Wherever the word "frame" appears in a line, copy that line.

+++ SUPPLIED MATERIAL +++

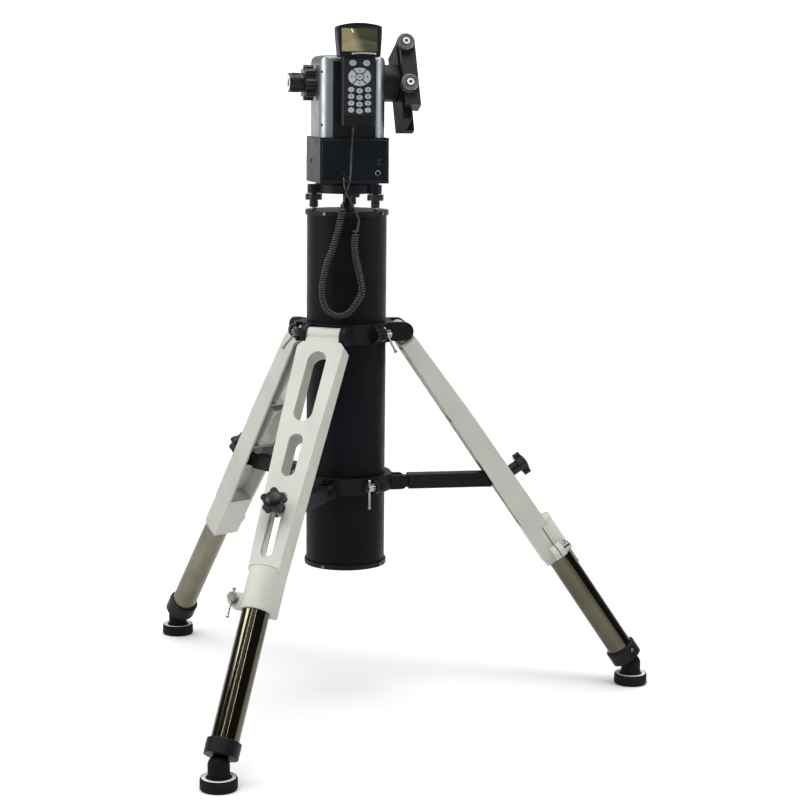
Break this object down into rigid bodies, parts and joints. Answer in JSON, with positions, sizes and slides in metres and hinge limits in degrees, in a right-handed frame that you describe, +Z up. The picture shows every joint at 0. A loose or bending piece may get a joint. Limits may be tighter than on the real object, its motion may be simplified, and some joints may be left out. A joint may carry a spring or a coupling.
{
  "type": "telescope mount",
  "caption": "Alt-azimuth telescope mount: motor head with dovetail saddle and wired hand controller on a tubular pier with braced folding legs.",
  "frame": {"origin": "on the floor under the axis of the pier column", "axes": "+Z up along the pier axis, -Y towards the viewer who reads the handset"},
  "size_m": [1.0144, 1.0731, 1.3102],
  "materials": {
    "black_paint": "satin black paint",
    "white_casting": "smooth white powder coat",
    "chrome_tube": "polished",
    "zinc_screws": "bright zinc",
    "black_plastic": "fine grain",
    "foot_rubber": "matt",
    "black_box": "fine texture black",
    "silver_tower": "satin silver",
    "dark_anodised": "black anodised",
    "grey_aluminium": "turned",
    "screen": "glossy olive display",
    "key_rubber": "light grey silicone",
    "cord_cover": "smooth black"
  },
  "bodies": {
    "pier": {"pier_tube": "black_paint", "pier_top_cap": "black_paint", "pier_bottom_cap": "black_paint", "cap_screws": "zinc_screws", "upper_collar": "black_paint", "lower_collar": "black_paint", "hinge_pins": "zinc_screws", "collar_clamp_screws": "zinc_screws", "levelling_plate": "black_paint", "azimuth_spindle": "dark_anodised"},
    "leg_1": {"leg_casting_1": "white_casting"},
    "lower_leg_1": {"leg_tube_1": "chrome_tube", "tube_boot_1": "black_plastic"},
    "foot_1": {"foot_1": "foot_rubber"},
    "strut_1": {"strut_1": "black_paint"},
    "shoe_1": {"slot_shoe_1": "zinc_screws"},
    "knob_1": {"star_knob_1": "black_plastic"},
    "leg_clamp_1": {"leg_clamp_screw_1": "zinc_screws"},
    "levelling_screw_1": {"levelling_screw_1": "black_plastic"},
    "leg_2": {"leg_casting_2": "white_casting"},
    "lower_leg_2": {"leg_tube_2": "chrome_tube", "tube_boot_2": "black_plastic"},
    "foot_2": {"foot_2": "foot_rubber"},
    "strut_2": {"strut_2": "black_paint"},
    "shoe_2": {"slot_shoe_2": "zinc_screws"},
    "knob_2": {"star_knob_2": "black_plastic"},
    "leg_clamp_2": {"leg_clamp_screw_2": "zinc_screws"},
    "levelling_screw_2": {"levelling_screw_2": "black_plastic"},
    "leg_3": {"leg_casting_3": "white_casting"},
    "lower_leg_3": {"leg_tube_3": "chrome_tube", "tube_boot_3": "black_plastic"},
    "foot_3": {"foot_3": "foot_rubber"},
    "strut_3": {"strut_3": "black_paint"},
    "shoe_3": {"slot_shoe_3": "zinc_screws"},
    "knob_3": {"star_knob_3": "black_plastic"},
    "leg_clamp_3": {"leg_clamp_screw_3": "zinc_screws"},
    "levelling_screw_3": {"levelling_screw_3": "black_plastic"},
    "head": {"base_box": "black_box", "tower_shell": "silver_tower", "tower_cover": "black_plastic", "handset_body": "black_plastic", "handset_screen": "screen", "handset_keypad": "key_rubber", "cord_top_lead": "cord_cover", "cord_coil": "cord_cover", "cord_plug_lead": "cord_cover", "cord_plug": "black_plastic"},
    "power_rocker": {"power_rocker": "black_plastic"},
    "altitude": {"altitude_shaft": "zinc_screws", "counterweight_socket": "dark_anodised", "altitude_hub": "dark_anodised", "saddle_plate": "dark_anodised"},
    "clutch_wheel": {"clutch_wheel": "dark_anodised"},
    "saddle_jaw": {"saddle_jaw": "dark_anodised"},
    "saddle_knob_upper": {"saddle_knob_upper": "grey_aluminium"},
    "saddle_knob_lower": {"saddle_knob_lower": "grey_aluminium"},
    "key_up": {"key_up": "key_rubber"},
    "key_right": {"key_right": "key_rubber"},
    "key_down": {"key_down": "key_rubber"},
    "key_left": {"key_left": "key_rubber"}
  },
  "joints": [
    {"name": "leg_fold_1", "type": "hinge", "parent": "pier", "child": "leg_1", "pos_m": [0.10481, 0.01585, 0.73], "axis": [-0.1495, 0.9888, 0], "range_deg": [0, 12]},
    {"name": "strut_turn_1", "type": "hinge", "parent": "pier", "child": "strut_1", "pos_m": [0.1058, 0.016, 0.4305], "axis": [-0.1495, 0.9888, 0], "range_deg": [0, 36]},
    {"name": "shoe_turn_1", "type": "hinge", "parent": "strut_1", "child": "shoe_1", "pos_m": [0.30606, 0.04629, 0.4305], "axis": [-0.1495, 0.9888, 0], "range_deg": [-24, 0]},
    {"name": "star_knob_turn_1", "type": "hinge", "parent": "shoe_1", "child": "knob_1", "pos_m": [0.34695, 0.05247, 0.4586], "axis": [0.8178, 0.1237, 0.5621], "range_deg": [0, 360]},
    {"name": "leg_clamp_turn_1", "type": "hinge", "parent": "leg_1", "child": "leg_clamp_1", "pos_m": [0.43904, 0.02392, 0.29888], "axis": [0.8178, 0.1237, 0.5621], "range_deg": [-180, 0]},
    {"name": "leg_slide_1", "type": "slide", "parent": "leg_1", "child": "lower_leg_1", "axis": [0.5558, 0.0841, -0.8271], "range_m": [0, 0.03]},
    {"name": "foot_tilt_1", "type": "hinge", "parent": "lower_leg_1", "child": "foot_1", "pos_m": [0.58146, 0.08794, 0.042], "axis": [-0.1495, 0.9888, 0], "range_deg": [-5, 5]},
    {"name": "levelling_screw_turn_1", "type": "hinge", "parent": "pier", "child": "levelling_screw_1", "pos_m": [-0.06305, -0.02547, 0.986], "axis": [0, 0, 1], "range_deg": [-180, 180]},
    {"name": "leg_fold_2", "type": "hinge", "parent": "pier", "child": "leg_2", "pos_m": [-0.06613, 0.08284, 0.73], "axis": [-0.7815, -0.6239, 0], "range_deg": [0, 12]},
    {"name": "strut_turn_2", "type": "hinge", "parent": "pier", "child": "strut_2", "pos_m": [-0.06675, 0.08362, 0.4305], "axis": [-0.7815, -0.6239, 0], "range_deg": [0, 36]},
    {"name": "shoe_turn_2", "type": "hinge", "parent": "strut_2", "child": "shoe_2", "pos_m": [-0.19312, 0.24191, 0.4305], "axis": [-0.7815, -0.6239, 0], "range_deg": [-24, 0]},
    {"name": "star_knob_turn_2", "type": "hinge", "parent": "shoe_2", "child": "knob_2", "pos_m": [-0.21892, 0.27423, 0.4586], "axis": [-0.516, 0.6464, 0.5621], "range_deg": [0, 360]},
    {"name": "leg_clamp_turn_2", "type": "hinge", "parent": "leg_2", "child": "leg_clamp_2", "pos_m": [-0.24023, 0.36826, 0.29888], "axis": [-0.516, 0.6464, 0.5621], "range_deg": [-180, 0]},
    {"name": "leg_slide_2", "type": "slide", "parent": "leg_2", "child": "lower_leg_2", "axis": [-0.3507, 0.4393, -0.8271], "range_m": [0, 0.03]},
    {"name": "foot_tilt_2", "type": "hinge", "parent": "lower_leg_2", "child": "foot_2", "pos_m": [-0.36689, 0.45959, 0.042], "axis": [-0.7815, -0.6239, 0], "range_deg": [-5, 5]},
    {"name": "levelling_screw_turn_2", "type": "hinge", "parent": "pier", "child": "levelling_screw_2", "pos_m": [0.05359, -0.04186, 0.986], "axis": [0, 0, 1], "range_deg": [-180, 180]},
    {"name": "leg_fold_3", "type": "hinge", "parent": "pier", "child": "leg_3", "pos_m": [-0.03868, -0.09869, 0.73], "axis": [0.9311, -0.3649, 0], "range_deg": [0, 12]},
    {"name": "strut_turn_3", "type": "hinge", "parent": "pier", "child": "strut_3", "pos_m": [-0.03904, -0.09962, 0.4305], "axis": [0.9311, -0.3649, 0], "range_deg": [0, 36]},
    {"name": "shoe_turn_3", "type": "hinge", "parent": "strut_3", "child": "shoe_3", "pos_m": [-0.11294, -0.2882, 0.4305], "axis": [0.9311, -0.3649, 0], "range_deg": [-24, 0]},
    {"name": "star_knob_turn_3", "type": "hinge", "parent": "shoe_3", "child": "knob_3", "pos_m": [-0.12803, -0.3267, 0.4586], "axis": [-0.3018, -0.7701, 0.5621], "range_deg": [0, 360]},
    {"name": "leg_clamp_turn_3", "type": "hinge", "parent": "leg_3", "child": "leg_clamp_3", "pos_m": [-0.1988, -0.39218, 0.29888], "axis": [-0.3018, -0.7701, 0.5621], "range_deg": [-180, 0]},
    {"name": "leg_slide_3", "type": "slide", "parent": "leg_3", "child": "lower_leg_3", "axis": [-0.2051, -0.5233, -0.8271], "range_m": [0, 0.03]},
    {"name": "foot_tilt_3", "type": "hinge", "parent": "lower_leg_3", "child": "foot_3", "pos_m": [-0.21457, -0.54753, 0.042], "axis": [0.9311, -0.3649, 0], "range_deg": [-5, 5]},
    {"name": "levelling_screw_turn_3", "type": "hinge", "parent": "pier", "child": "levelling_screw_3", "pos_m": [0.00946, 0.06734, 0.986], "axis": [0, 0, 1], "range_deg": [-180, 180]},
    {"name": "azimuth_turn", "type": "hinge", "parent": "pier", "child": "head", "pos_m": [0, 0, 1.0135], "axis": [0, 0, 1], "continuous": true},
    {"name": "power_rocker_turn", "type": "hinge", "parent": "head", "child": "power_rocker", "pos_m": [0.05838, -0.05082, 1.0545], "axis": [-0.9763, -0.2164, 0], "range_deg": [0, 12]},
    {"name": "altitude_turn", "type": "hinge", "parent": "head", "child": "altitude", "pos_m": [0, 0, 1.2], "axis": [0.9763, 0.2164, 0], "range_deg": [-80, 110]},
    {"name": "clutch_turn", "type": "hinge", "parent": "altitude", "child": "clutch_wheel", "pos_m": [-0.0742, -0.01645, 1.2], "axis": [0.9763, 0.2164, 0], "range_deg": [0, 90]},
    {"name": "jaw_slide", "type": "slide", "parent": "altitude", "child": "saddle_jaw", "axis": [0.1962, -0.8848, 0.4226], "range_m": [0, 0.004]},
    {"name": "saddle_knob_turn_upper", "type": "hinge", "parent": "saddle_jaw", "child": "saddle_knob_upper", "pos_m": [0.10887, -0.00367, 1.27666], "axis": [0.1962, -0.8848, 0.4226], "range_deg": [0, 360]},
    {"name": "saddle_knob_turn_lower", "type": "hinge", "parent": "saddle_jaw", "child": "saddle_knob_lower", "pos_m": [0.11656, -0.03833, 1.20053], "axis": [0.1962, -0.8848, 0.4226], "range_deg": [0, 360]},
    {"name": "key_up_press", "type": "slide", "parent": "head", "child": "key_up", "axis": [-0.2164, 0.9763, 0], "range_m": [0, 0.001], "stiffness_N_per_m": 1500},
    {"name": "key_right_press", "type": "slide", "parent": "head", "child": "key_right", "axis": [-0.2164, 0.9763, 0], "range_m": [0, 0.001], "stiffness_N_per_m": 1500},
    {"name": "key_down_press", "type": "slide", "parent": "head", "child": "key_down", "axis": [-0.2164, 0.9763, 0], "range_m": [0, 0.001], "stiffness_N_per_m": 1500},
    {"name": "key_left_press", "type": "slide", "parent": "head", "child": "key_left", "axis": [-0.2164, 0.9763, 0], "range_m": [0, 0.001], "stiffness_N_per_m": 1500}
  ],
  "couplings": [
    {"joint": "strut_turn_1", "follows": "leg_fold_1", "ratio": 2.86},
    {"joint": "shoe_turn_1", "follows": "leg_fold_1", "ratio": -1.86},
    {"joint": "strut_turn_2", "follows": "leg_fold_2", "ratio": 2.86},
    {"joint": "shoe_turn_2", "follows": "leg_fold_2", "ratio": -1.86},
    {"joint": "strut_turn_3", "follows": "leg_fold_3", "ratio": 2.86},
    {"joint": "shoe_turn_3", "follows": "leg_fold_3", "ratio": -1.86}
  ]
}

+++

→ EXERCISE SOLUTION
Break this object down into rigid bodies, parts and joints. Answer in JSON, with positions, sizes and slides in metres and hinge limits in degrees, in a right-handed frame that you describe, +Z up. The picture shows every joint at 0. A loose or bending piece may get a joint. Limits may be tighter than on the real object, its motion may be simplified, and some joints may be left out. A joint may carry a spring or a coupling.
  "frame": {"origin": "on the floor under the axis of the pier column", "axes": "+Z up along the pier axis, -Y towards the viewer who reads the handset"},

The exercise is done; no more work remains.